Com uma fala tranquila, o homem preto com cerca de 1,70 metro menciona a dificuldade encarada desde cedo pela comunidade rural: ser quilombola no interior no Rio Grande do Sul é estar exposto ao racismo e a invisibilidade em muitas dimensões. O reconhecimento da terra onde vive é o que motiva o líder a seguir lutando por melhores condições para sua comunidade. “Daqui a 50 anos, meu tataraneto vai ter um pedaço de terra garantido para ele”, afirma João, ao apontar para os campos do território coletivo de 98 hectares do quilombo, fruto de um processo de reconhecimento que começou há 20 anos, em 2004. 

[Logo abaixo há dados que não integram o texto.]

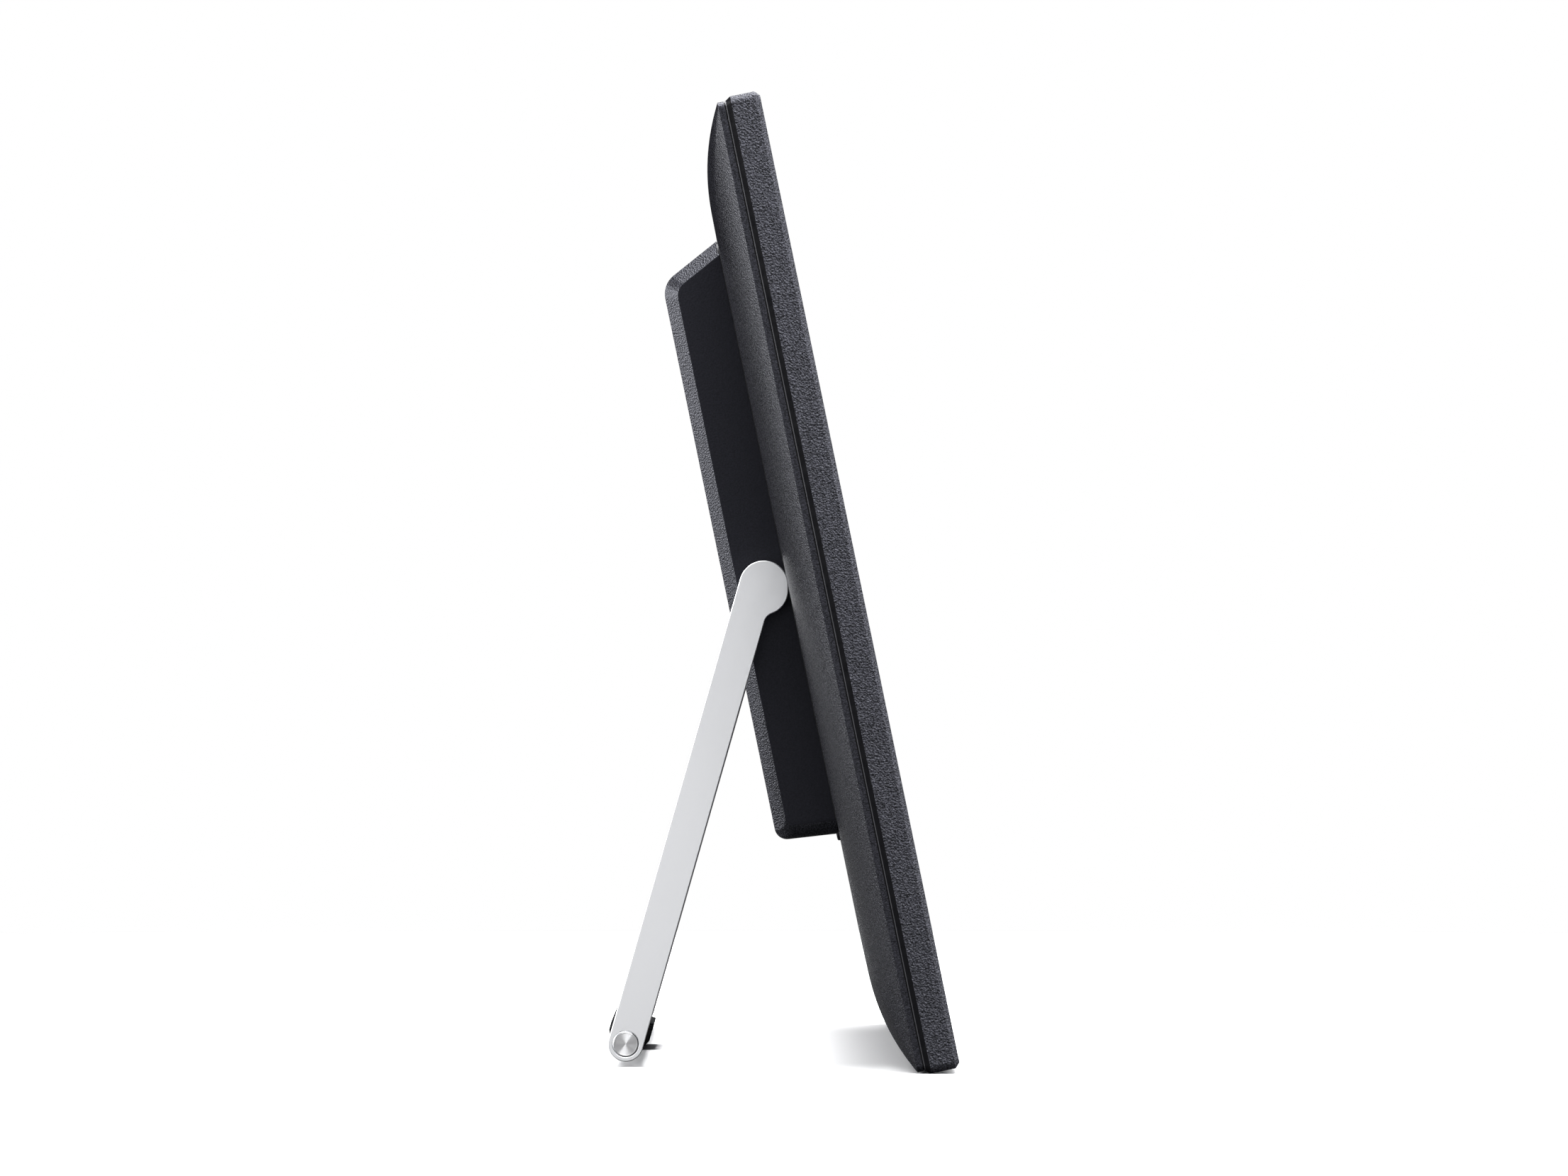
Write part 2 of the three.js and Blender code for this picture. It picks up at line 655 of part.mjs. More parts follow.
function buttonSolid(button) {
  return join(
    slab(buttonOutline(button, 0), BUTTON_FLANGE.front, COVER_BACK + BUTTON_PROUD),
    slab(buttonOutline(button, 1.4), BUTTON_FLANGE.front, BUTTON_FLANGE.back),
  );
}

function buttonBoardSolid() {
  const board = box([BUTTON_X - 9, BUTTON_X + 9], [BUTTON_BOARD.front, BUTTON_BOARD.back], [68, 160]);
  const switches = BUTTONS.map(({ z }) =>
    box([BUTTON_X - 3, BUTTON_X + 3], [BUTTON_BOARD.back - 0.2, BUTTON_BOARD.switchTop], [z - 3, z + 3]),
  );
  const legs = [70, 158].map((z) => peg(1.4, TRAY.back + GAP, BUTTON_BOARD.front + 0.2, [BUTTON_X, z], 8));
  return join(board, ...switches, ...legs);
}

for (const button of BUTTONS) piece(body, button.name, buttonSolid(button), BLACK_PART);
piece(body, "button_board", buttonBoardSolid(), BOARD);

// ---------------------------------------------------------------- hinge seats, fixed to the body

const EAR = { inner: 183, outer: 186, halfWidth: 9 };
const BRACKET = { inner: 158, front: CHASSIS.back + GAP, back: CHASSIS.back + GAP + 2, halfHeight: 16 };
const SHAFT_CLEARANCE = 0.35;

function bracketSolid(side) {
  const [left, right] = orderedPair(side, EAR.inner, EAR.outer);
  const ear = join(
    box([left, right], [BRACKET.front, HINGE.y], [HINGE.z - EAR.halfWidth, HINGE.z + EAR.halfWidth]),
    rod(EAR.halfWidth, left, right, [HINGE.y, HINGE.z], 24),
  );
  const base = box(
    orderedPair(side, BRACKET.inner, EAR.outer),
    [BRACKET.front, BRACKET.back],
    [HINGE.z - BRACKET.halfHeight, HINGE.z + BRACKET.halfHeight],
  );
  const bore = rod(SHAFT_RADIUS + SHAFT_CLEARANCE, left - 1, right + 1, [HINGE.y, HINGE.z], 24);
  return cut(join(ear, base), bore);
}

function bushingSolid(side) {
  const [left, right] = orderedPair(side, 192.2, 195.9);
  return cut(
    rod(6.6, left, right, [HINGE.y, HINGE.z], 24),
    rod(SHAFT_RADIUS + SHAFT_CLEARANCE, left - 1, right + 1, [HINGE.y, HINGE.z], 24),
  );
}

for (const [name, side] of SIDES) {
  piece(body, `hinge_bracket_${name}`, bracketSolid(side), STEEL);
  piece(body, `hinge_bushing_${name}`, bushingSolid(side), BLACK_PART);
}

// ---------------------------------------------------------------- stand

const hingeHeight = BODY_LIFT + HINGE.z * Math.cos(LEAN) - HINGE.y * Math.sin(LEAN);
const hingeDepth = HINGE.z * Math.sin(LEAN) + HINGE.y * Math.cos(LEAN);
// The arms' angle from upright that puts the shoe on the surface.
const SPLAY =
  Math.acos((hingeHeight - SHOE.radius) / Math.hypot(ARM_LENGTH, ARM_OFFSET)) -
  Math.atan2(ARM_OFFSET, ARM_LENGTH);

const stand = new THREE.Group();
stand.position.set(0, hingeDepth, hingeHeight);
stand.rotation.x = SPLAY;

// Head, concave neck on the front edge, straight arm and round end with its bore.
function armOutline() {
  const flank = HEAD_LOBE.angle() - Math.PI / 2; // the way the straight side of the head faces
  const neckY = ARM_OFFSET - ARM_HALF - ARM_NECK_RADIUS;
  const reach = HEAD_RADIUS + ARM_NECK_RADIUS;
  const neckZ = HEAD_LOBE.y - Math.sqrt(reach ** 2 - (neckY - HEAD_LOBE.x) ** 2);
  const neck = new THREE.Vector2(neckY, neckZ);
  const neckAngle = neck.clone().sub(HEAD_LOBE).angle();
  const shape = new THREE.Shape();
  shape.absarc(0, 0, HEAD_RADIUS, 0, flank, false);
  shape.absarc(HEAD_LOBE.x, HEAD_LOBE.y, HEAD_RADIUS, flank, neckAngle, false);
  shape.absarc(neck.x, neck.y, ARM_NECK_RADIUS, neckAngle - Math.PI, 0, true);
  shape.absarc(ARM_OFFSET, -ARM_LENGTH, ARM_HALF, Math.PI, 2 * Math.PI, false);
  const bore = new THREE.Path();
  bore.absarc(ARM_OFFSET, -ARM_LENGTH, BAR_NECK_RADIUS + BORE_CLEARANCE, 0, 2 * Math.PI, true);
  shape.holes.push(bore);
  return shape;
}

function armSolid(side) {
  const [left, right] = orderedPair(side, ARM_INNER, ARM_OUTER);
  const socket = rod(SHAFT_RADIUS + GAP, ...orderedPair(side, ARM_INNER - 1, ARM_OUTER - 1.7), [0, 0], 24);
  return cut(bar(armOutline(), left, right), socket);
}

function shaftSolid(side) {
  const shaft = rod(SHAFT_RADIUS, ...orderedPair(side, 170.5, ARM_OUTER - 2), [0, 0], 24);
  const collar = rod(6.2, ...orderedPair(side, EAR.outer + GAP, 190.5), [0, 0], 24);
  return join(shaft, collar);
}

function washerStackSolid(side) {
  const rings = Array.from({ length: 4 }, (_, index) => {
    const start = 176.7 + index * 1.5;
    const radius = 6.8 - 0.6 * (index % 2);
    return rod(radius, ...orderedPair(side, start, start + 1.6), [0, 0], 20);
  });
  return cut(join(...rings), rod(SHAFT_RADIUS + GAP, ...orderedPair(side, 176, 184), [0, 0], 24));
}

function nutSolid(side) {
  return cut(
    rod(6.9, ...orderedPair(side, 171.6, 176.4), [0, 0], 6),
    rod(SHAFT_RADIUS + GAP, ...orderedPair(side, 171, 177), [0, 0], 24),
  );
}

const FOOT_AXIS = [ARM_OFFSET, -ARM_LENGTH];

function crossBarSolid() {
  const neckEnd = ARM_OUTER - 1.5;
  return join(
    rod(BAR_RADIUS, -ARM_INNER + GAP, ARM_INNER - GAP, FOOT_AXIS, 24),
    rod(BAR_NECK_RADIUS, -neckEnd, neckEnd, FOOT_AXIS, 24),
  );
}

function endCapSolid(side) {
  return rod(BAR_NECK_RADIUS, ...orderedPair(side, ARM_OUTER - 1.2, ARM_OUTER), FOOT_AXIS, 32);
}

// A rubber shoe of U section, in line with the arms; one facet of its round underside faces straight down.
function shoeOutline() {
  const clip = Math.acos(SHOE.halfWidth / SHOE.radius);
  const down = -Math.PI / 2 - SPLAY;
  const corner = SHOE.radius / Math.cos(SHOE.facet / 2);
  const underside = [];
  for (let angle = down + 8.5 * SHOE.facet; angle > -Math.PI + clip; angle -= SHOE.facet) {
    underside.push(new THREE.Vector2(corner * Math.cos(angle), corner * Math.sin(angle)));
  }
  const seat = BAR_RADIUS + GAP;
  const seatArc = Array.from({ length: 13 }, (_, step) => {
    const angle = -Math.PI + (step * Math.PI) / 12;
    return new THREE.Vector2(seat * Math.cos(angle), seat * Math.sin(angle));
  });
  const drop = -SHOE.radius * Math.sin(clip);
  return [
    new THREE.Vector2(SHOE.rearTop, SHOE.rise),
    new THREE.Vector2(SHOE.halfWidth, drop),
    ...underside,
    new THREE.Vector2(-SHOE.halfWidth, drop),
    new THREE.Vector2(-SHOE.halfWidth, SHOE.rise),
    new THREE.Vector2(-seat, SHOE.rise),
    ...seatArc,
    new THREE.Vector2(seat, SHOE.rise),
  ];
}

for (const [name, side] of SIDES) {
  piece(stand, `stand_arm_${name}`, armSolid(side), ALUMINIUM);
  piece(stand, `hinge_shaft_${name}`, shaftSolid(side), STEEL);
  piece(stand, `spring_washers_${name}`, washerStackSolid(side), STEEL);
  piece(stand, `hinge_nut_${name}`, nutSolid(side), STEEL);
  piece(stand, `end_cap_${name}`, endCapSolid(side), ALUMINIUM);
}
piece(stand, "cross_bar", crossBarSolid(), ALUMINIUM);
const shoe = piece(stand, "foot_shoe", bar(shoeOutline(), -SHOE.halfLength, SHOE.halfLength), RUBBER);
shoe.position.set(0, ...FOOT_AXIS);

// ---------------------------------------------------------------- the whole object

const group = new THREE.Group();
group.add(body, stand);
const bounds = new THREE.Box3().setFromObject(group, true);
const centre = bounds.getCenter(new THREE.Vector3());
group.position.set(-centre.x, -centre.y, -bounds.min.z);

export default group;
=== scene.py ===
"""Looks of a large digital photo frame that leans back on a fold-out aluminium stand.

Shapes are drawn in millimetres in the axes of the piece that carries them, and placed in the row frame:
the display body has X across, Y back from its front face and Z up from its bottom edge;
the stand hangs from its hinge, with Y towards the arms' rear edge and Z up along the arms.
"""

import json
import math

import bmesh
import bpy
from mathutils import Matrix, Vector


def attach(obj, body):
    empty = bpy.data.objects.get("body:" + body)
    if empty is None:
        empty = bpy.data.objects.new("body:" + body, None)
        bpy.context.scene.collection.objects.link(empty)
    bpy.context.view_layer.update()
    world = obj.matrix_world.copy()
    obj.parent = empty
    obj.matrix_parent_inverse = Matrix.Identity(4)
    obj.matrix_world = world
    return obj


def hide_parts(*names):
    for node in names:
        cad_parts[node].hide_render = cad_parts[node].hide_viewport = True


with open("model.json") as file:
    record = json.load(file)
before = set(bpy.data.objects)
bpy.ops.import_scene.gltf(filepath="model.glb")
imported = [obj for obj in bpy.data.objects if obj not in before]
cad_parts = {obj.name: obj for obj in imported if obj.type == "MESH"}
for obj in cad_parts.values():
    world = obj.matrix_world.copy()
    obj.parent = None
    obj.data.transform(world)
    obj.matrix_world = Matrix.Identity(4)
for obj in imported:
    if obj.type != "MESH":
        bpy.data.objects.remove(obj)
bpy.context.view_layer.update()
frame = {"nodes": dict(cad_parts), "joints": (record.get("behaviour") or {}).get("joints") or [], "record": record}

# ---------------------------------------------------------------- sizes, in millimetres

MM = 0.001
WIDTH = 530
HEIGHT = 330
MIDDLE = HEIGHT / 2
WALL = 2.4

BEZEL_SIDE_END = 9.8
BEZEL_LIP_START = 11.5
BEZEL_END = 11.8
BEZEL_LIP_INSET = 1.1
BEZEL_LIP_RADIUS = 1.9
BEZEL_WALL = 2.5
FRONT_CHAMFER = 1.6
FRONT_RADIUS = 1.6
CORNER_RADIUS = 2.6
PADS = {"front": 2.8, "rear": 9.2, "top": 0.9, "inner": 150, "outer": 190, "gap": 0.3}
GLASS = {"width": 504.2, "height": 304.2, "front": 0.3, "back": 2.3}
GLASS_SEAT_MARGIN = 0.4
LEDGE_FRONT = 2.6
LEDGE_BACK = 4.2
SCREEN = {"width": 476.6, "height": 268.1}
WINDOW_MARGIN = 2.7

COVER_INSET = 1.2
COVER_START = 12.2
COVER_RIM = 14.3
COVER_BACK = 23.6
COVER_RADIUS = 2.2
COVER_RADIUS_GROWTH = 0.8
COVER_OPENING = {"size": (380, 180), "radius": 6, "middle": 182}
PILLOW_RISE = 36
PILLOW_POWER = 2.2
PILLOW_STEPS = 20
PILLOW_SPACING = 1.3

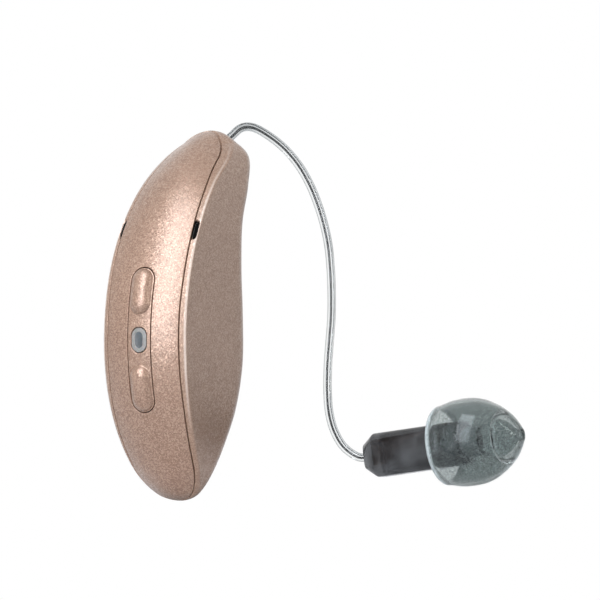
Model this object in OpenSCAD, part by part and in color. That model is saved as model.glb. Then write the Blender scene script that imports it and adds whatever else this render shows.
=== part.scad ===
// Receiver-in-canal hearing aid, worn behind the ear. Millimetres, +Z up as worn, +X forward.
// The origin is the ear saddle, the hollow of the front face that rests on the ear.

/* [Body] */
// room in the lower tip, under the battery cell
tip_room = 5.9; // [5.7:0.1:6.4]
// room in the head, above the upper deck
head_room = 9; // [8.8:0.1:9.6]
// how far the spine leans forward at the top of the head
head_lean = 11.84; // [11.6:0.02:12.2]
// clearance between the charging coil and the flank
flank_clearance = 0.35; // [0.3:0.01:0.5]
// clearance between the battery cell and the saddle
saddle_clearance = 0.95; // [0.8:0.01:1.1]
// wall thickness of housing and cover
wall = 0.7; // [0.6:0.05:0.75]
// depth of the parting line below the spine
seam_depth = 0.76; // [0.7:0.01:0.85]
// distance behind the saddle where the cover ends at the top
cover_end = 0.65; // [0.5:0.05:0.9]
// length of a microphone slot along the parting line
slot_length = 1.6; // [1.4:0.1:1.8]
// depth of a microphone slot below the parting line
slot_depth = 0.6; // [0.5:0.05:0.65]
// width of a microphone slot
slot_width = 0.95; // [0.9:0.01:1]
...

João é um dos bisnetos de Martimiano Resende de Souza, filho de ex-escravizados que foi o primeiro a ocupar o território que hoje pertence ao quilombo. Atualmente, são 54 famílias que vivem na comunidade rural, mas as dificuldades econômicas para produzir levam muitos a buscar emprego na cidade. Essa situação, explica João, está relacionada à dificuldade em obter financiamento e apoio.

Diferente de médios e grandes produtores rurais que recebem diversos incentivos públicos e privados, os moradores do Rincão dos Martimianos encaram barreiras para obter empréstimos para custear sua produção. Como a posse do território é coletiva, as terras não podem ser dadas como garantia. “A nossa luta é para desenvolver uma política voltada para termos acesso a financiamento. Quando chego no banco me pedem um documento de terra como garantia. Essa política não foi desenvolvida para nós”, reclama João Resende.

Uma das possibilidades às quais a comunidade pretende recorrer é o Plano Safra da Agricultura Familiar (PSAF), lançado em julho pelo governo federal, com a previsão de R$ 76 bilhões em investimentos e linhas especiais para quilombolas, indígenas e assentados da reforma agrária. Porém, antes a comunidade precisa trabalhar para recuperar parte do solo que ficou inundado com as enchentes de maio no Rio Grande do Sul.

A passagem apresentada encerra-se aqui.